I have known some of you since my early days in the Army more than 50 years ago, some of you since I was lucky enough to accompany you to Korea for the commemorations around the 60th Anniversary of the Battle of Kap’yong, and others of you in my current role as Colonel Commandant of the Royal Regiment of New Zealand Artillery.

I should add that I am in fact standing in for your patron, Jim Newman, who was unable to be here today.

In June 1950 North Korea invaded the South. At the end of that month, on 29 June, New Zealand offered its first set of forces for the newly formed United Nations Command which was established to defend South Korea. New Zealand was one of the first countries to offer support.

The frigates Tutira and Pukaki left Auckland on the 3 July, and began their war work in the Sea of Japan on 2 August, at the stage where the North had captured almost the whole of the South, except for the defensive perimeter around Busan.

Other ground forces followed, notably 16 Field Regiment, 10 Transport Platoon – later 10 Transport company, as well as a whole range of various Corps, staff and Air and Navy personnel on attachments to Commonwealth and United States forces.

In all, every one of our eight frigates was deployed on operations, and about 4700 men served on the ground with K force. About 1300 served in the frigates. This was over a seven-year period.

Korea has been regarded publicly as the “forgotten war”.

That is wrong. In fact it had an immediate effect on our international relations as the important ANZUS Treaty was signed on 1 September, 1951, at the peak of the major counteroffensive North of Seoul.

Additionally, it was really the first and probably most important holding action fought by the Western Allies in Asia after WW2. These actions were fought in Malaya, Borneo, Thailand, and Vietnam, as well as in Korea.

These holding actions against what were essentially communist supported insurrections or invasions, allowed the democratic development and economic growth of a range of Asian countries that had been devastated by war – South Korea, Japan, Thailand, the Philippines, Indonesia, all of the Malaysian states, Singapore, and we can now perhaps add Vietnam.

In this light, the Korean veterans were the first and probably most important in the process of bringing millions of people out of poverty and subjugation.

This is why you are held in such high regard by the people of South Korea.

Your war was not easy. The enemy were tenacious, usually in overwhelming strength, and as the war went on, increasingly sophisticated.

I have been over some of the ground in which the battles were fought, and been down the coastline that our Navy helped protect. It is a difficult landscape in which to fight any sort of battle, and in winter the weather was atrocious both on land and at sea.

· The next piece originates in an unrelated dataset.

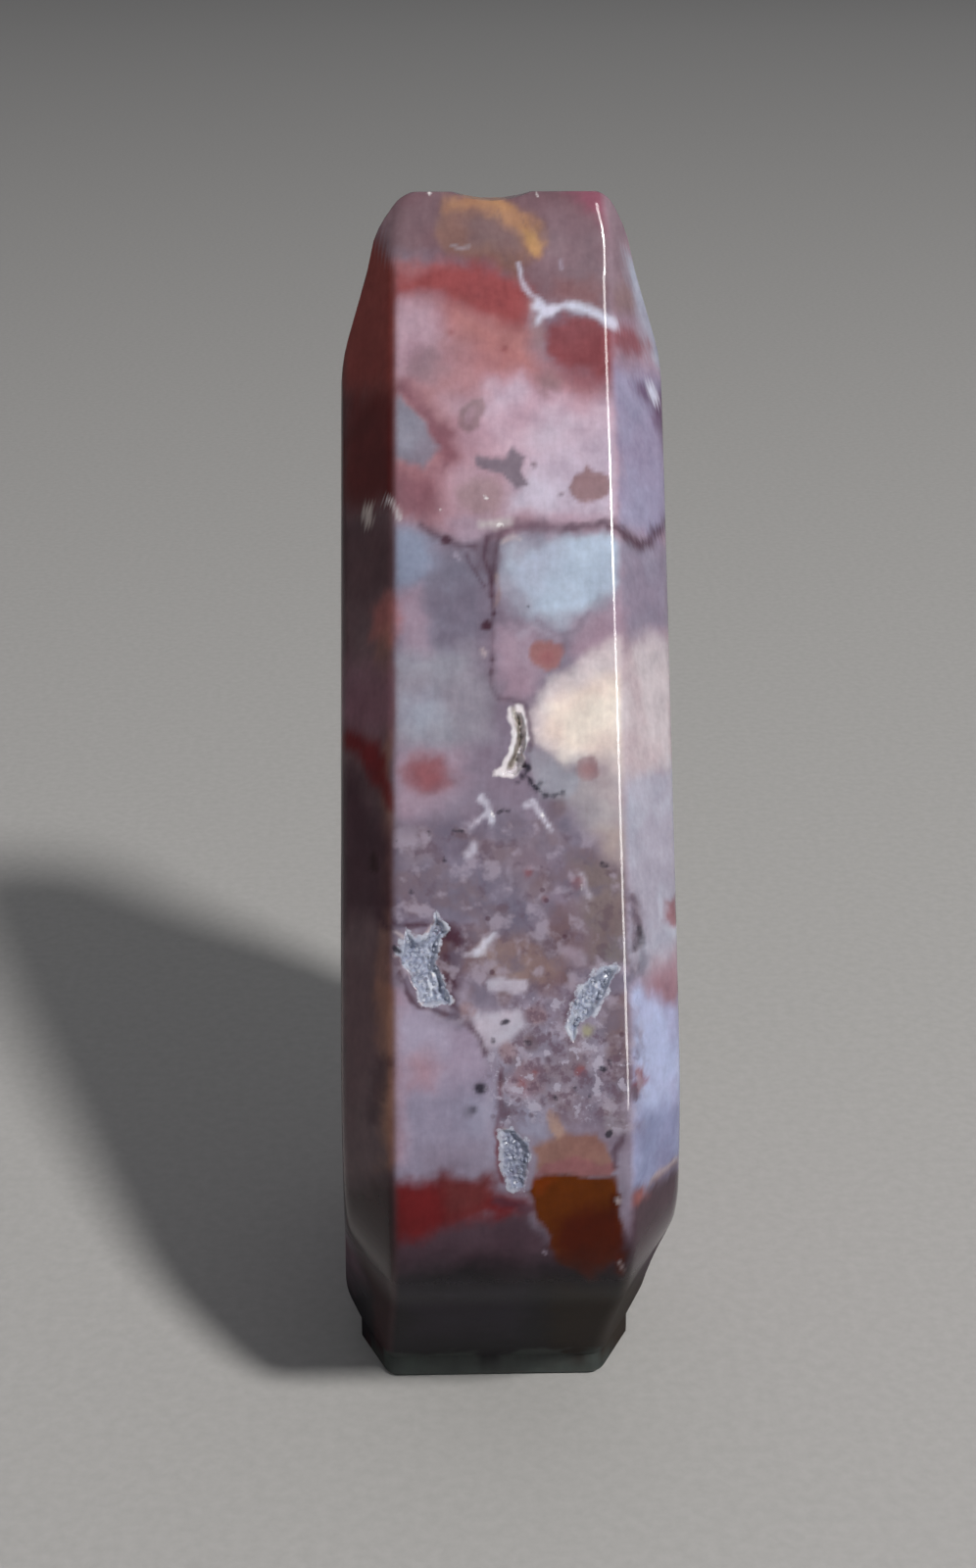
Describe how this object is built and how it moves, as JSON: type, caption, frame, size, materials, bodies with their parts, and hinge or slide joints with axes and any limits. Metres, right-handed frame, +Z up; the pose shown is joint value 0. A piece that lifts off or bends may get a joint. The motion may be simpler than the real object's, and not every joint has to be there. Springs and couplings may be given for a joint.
{
  "type": "polished stone flame carving",
  "caption": "Free-standing flame of polished ocean jasper with a long bevel on each side, crystal-lined pockets and a flat base.",
  "frame": {"origin": "middle of the bounding box at the underside of the base", "axes": "+Z up to the tip, X across the thickness, -Y towards the narrow front edge with the pockets"},
  "size_m": [0.028, 0.0592, 0.1],
  "materials": {
    "polished_jasper": "polished"
  },
  "bodies": {
    "root": {"flame": "polished_jasper"}
  },
  "joints": []
}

As well as the enemy you fought front on, there was always the risk of attacks from the rear and by local guerrillas. It was not an easy war and certainly from a gunner aspect we have always greatly admired your ability to form a Regiment, and be in action a third of the way round the world in less than six months.

All of the New Zealand efforts in Korea earned outstanding reputations, be it individuals on secondment, through ships and raiding parties at sea, to the fighting arms and logistics support on land. You did your job well for your service and your country. I know the Korean nation is forever grateful.

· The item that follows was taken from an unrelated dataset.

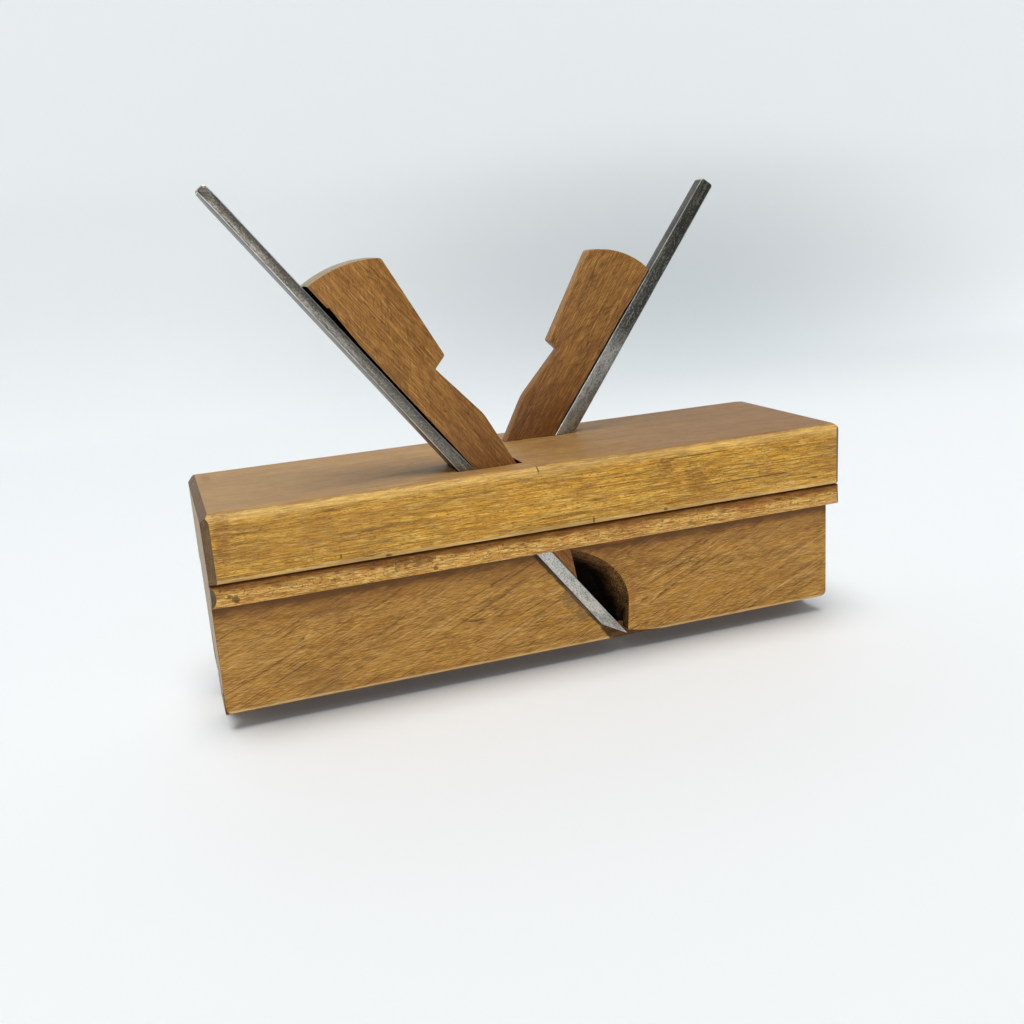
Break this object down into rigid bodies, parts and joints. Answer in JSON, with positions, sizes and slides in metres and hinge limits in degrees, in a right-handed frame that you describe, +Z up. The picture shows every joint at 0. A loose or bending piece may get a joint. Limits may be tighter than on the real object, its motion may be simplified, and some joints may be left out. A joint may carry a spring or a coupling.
{
  "type": "tongue and groove plane",
  "caption": "Wooden joinery plane with an upright steel blade and wedge leaning each way, a moulded stock, a central fence under it and side shaving escapements.",
  "frame": {"origin": "middle of the fence's lower face, halfway along the stock", "axes": "+X along the stock towards the front of the tongue side's stroke, +Y across it towards the groove side, +Z up from the fence to the top"},
  "size_m": [0.24, 0.0732, 0.1813],
  "materials": {
    "stock": "worn oiled beech",
    "tongue_iron": "dull forged",
    "groove_iron": "dark forged, pitted",
    "tongue_wedge": "worn oiled beech",
    "groove_wedge": "worn oiled beech",
    "skate": "worn",
    "screws": "worn"
  },
  "bodies": {
    "stock": {"stock": "stock", "front_skate": "skate", "rear_skate": "skate", "skate_screws": "screws"},
    "tongue_iron": {"tongue_iron": "tongue_iron"},
    "groove_iron": {"groove_iron": "groove_iron"},
    "tongue_wedge": {"tongue_wedge": "tongue_wedge"},
    "groove_wedge": {"groove_wedge": "groove_wedge"}
  },
  "joints": [
    {"name": "tongue_wedge_slide", "type": "slide", "parent": "stock", "child": "tongue_wedge", "axis": [-0.6088, 0, 0.7934], "range_m": [0, 0.07]},
    {"name": "tongue_iron_slide", "type": "slide", "parent": "stock", "child": "tongue_iron", "axis": [-0.6088, 0, 0.7934], "range_m": [0, 0.1]},
    {"name": "groove_wedge_slide", "type": "slide", "parent": "stock", "child": "groove_wedge", "axis": [0.585, 0, 0.8111], "range_m": [0, 0.075]},
    {"name": "groove_iron_slide", "type": "slide", "parent": "stock", "child": "groove_iron", "axis": [0.585, 0, 0.8111], "range_m": [0, 0.105]}
  ]
}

War forms close bonds, far closer and more difficult to understand that any that are formed outside war. These bonds go on for a lifetime, and carry individuals and families with them. This is perhaps the greatest personal satisfaction we can have from the horrors and difficulty of active service – the support, love and camaraderie of those we fought with.

As a group, you are coming to the end of your team activities from your Korean service. However, I am sure the camaraderie, support and lifetime friendships will remain.

Once again, I am very honoured to have had this opportunity to speak to a group of servicemen whom I have always admired.

On behalf of all present, I thank you for your service and sacrifices. We wish you well for the rest of your time; you earned this right many years ago.

So, a toast. Ladies and gentlemen, the Korean Veterans – to all of them, those here today, those not able to join us, and those that have already gone. Great soldiers and sailors, great representatives of your unit and your nation, and major contributors to the peace and prosperity of our country’s allies. We wish you well and salute you.